Squinting your eyes up, so that the work goes in and out of focus, is a useful exercise as it can allow you to assess which elements are becoming more or less dominant, it also allows you to assess overall impact and pulls you away from obsessing about details. This is usually coupled with walking backwards and forwards and getting to see the work up close and far away, which will allow you to also think about how the work will be encountered by an audience.

Adjusting the light in the room or taking the work outside can get you to rethink colour values and to think more about tonal range. 

A lot of artists will turn work to the wall or simply not look at something for a while, so that when they do eventually get back to it, they return with fresh eyes. Even a short break, a walk outside or undertaking a totally different activity, can be beneficial.  

The studio critique is of course the traditional art school way of getting a chance to re-see a piece of work and it is a real learning curve to see how others spot something in what you are doing that was previously invisible. Another method related to this, is to see if you can approach your work as if you are standing in someone else's shoes. 

Having the sort of attention that can spot what is becoming important is perhaps what singles out the significant artist from the everyday artist. It is that capacity to constantly surprise yourself that you need to cultivate, but that also means letting go of ideas like trying to find a personal style or way of working, because a personal style can simply mean that you are no longer searching, but believe you have found what you were looking for. The more you are lost in the finding of the work, the more it will have an authenticity and in that you will find true 'style'. 

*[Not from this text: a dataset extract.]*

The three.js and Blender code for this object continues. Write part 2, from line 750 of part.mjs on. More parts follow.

Think of the early hunters stalking prey. They would have to be fully attentive to every sense if they were going to be successful and success or failure was of course a matter of life or death. 

Try to engage with mindfulness, which is simply about focusing completely on what you’re doing; as well as slowing down, and observing all of the physical and emotional sensations you are experiencing in that moment. Being open and allowing sensations to arise rather than needing to be in control all the time is an important aspect of mindfulness, and paradoxically as you let go of control, somehow you find yourself being far more aware of what is going on and therefore more in control.

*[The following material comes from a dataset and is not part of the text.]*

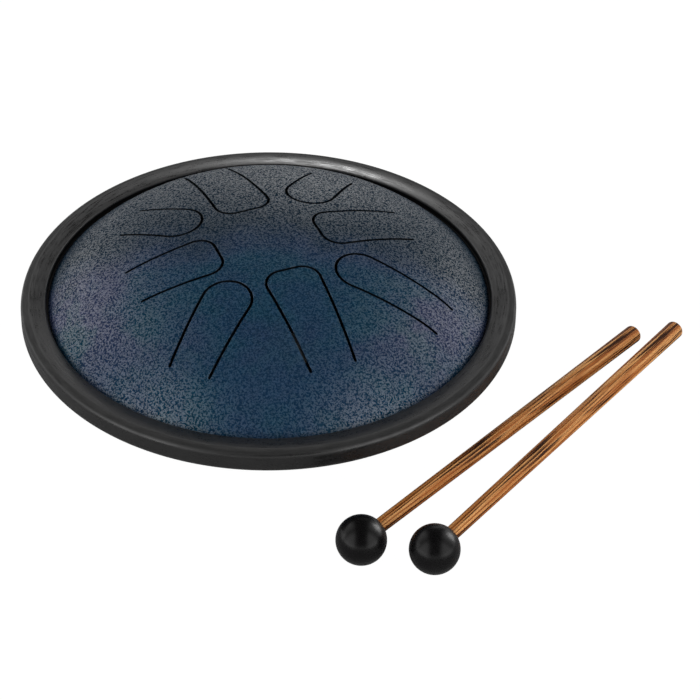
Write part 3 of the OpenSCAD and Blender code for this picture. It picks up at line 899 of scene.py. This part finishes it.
# The camera sees white. Everything else sees a dark room with a soft box on either side, weakest beside
# the drum, a glow behind it and a bright strip low in front of it.
def buildWorld():
    world = bpy.data.worlds.new("studio")
    world.use_nodes = True
    tree = world.node_tree
    bg = tree.nodes["Background"]
    coords, path = (tree.nodes.new("ShaderNode" + kind) for kind in ("TexCoord", "LightPath"))
    x, y, z = Field(tree, coords.outputs["Generated"]).axes()
    sides = x.math("ABSOLUTE").ramp(*studio["sides"], smooth=False)
    sides = sides * (y.ramp(*studio["sidesBack"]) + y.ramp(*studio["sidesFront"]))
    back = (x - studio["backMiddle"]).math("ABSOLUTE").ramp(*studio["backSide"])
    back = y.ramp(*studio["back"], smooth=False) * back
    strip = z.ramp(*studio["stripTop"]) * y.ramp(*studio["stripSide"])
    seen = Field(tree, path.outputs["Is Camera Ray"])
    bg.inputs["Color"].default_value = (1, 1, 1, 1)
    feed(tree, bg.inputs["Strength"], seen.mixNumber(sides + back + strip + studio["base"], studio["white"]))
    bpy.context.scene.world = world


# Each lamp lights only the pieces in its row
lights = {
    "sheen": {"place": (-0.18, 0.74, 1.63), "aim": (0, 0, 0.05), "size": (0.15, 0.15), "power": 11,
              "lit": ("edgeRing",)},
    "ballRight": {"place": (1.06, 0.54, 0.44), "aim": (0.08, -0.19, 0.015), "size": (0.5, 0.6), "power": 6,
                  "lit": ("malletHead1", "malletHead2")},
    "ballLeft": {"place": (-1.2, -0.06, 0.2), "aim": (0.08, -0.19, 0.015), "size": (0.3, 0.6), "power": 0.9,
                 "lit": ("malletHead1", "malletHead2")},
}


def buildLights():
    for name, light in lights.items():
        data = bpy.data.lights.new(name, "AREA")
        data.shape = "RECTANGLE"
        data.size, data.size_y = light["size"]
        data.energy = light["power"]
        lamp = addObject(name, data)
        lamp.location = light["place"]
        lamp.rotation_mode = "QUATERNION"
        lamp.rotation_quaternion = (Vector(light["aim"]) - Vector(light["place"])).to_track_quat("-Z", "Y")
        lit = bpy.data.collections.new(name + "Receivers")
        for piece in light["lit"]:
            lit.objects.link(bpy.data.objects[piece])
        lamp.light_linking.receiver_collection = lit
        lamp.visible_camera = False


buildFloor()
buildWorld()
buildLights()
bpy.context.scene.view_settings.view_transform = "Standard"
print("studio")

This type of advice isn't new, this extract from a 1928 letter to Jackson Pollock from his father gives similar counsel:

'Well Jack I was glad to learn how you felt about your summer’s work & your coming school year. The secret of success is concentrating interest in life, interest in sports and good times, interest in your studies, interest in your fellow students, interest in the small things of nature, insects, birds, flowers, leaves, etc. In other words to be fully awake to everything about you & the more you learn the more you can appreciate & get a full measure of joy & happiness out of life.'

In 'Some Rules for Students and Teachers' first of all set out by Sister Corita Kent and then adopted by John Cage, there are are some other important messages for both staff and students of art, again one of the most important is the advice to keep working. The more you work, the more you will learn to see.


However it's not all about work. Sometimes we need to redirect our attention in order to notice interesting things, especially those that we weren't even looking for. For instance if you pick a colour, lets say red and begin by looking for the range or variety of reds encountered you will eventually begin to spot peculiar relationships, strange colour combinations or things that are red that shouldn't be. By looking for the same thing, you begin to spot differences. Another way of approaching this is to “see something new” every day in something that is so familiar that you don't look at it any more. For example a stretch of the street walked every day, that corner shop you visit constantly, a draw in the kitchen you take things from at every mealtime, the pair of shoes you have been wearing everyday this last three months. Examine whatever it is forensically, begin in one corner and move along carefully until you find something you hadn't noticed before. Then record what you have found, (draw it, model it, write about it or photograph it) and once you have recorded something, get on with something else, but don't forget to set yourself the same exercise the next day. Gradually you will begin to discover a new universe. One tip I will give you is to keep changing the direction of your gaze, look up or look down and stop glancing, become systematically directional. As you begin to collect things noticed, begin to think about the connections between them, why have all of these things been found in the same place? What story are you unearthing, how does it begin and where might it be going? 

Finally, don't forget that it is in noticing what everyone else has missed and you highlighting it through your work, that will make people sit up and take notice of you. 

Coda

Since writing this post I have looked at a few Chuck Close obituaries (see) and found out that in later life he was accused of misogynistic behaviour. He was also I understand suffering from dementia and of course he spent most of the latter part of his life in a wheelchair. I think it is important to not hide these things, especially in the case of his misogyny as it helps reveal the extent of problems with sexual harassment and assault on women by showing how many people have experienced these events, how many unexpected perpetrators there are and in how many often unexpected situations. On the other hand I have decided to still show his work and comment on his methods of art making, as he took an approach that was influential to many and which asked questions about our relationship with photographs, which still remain valid.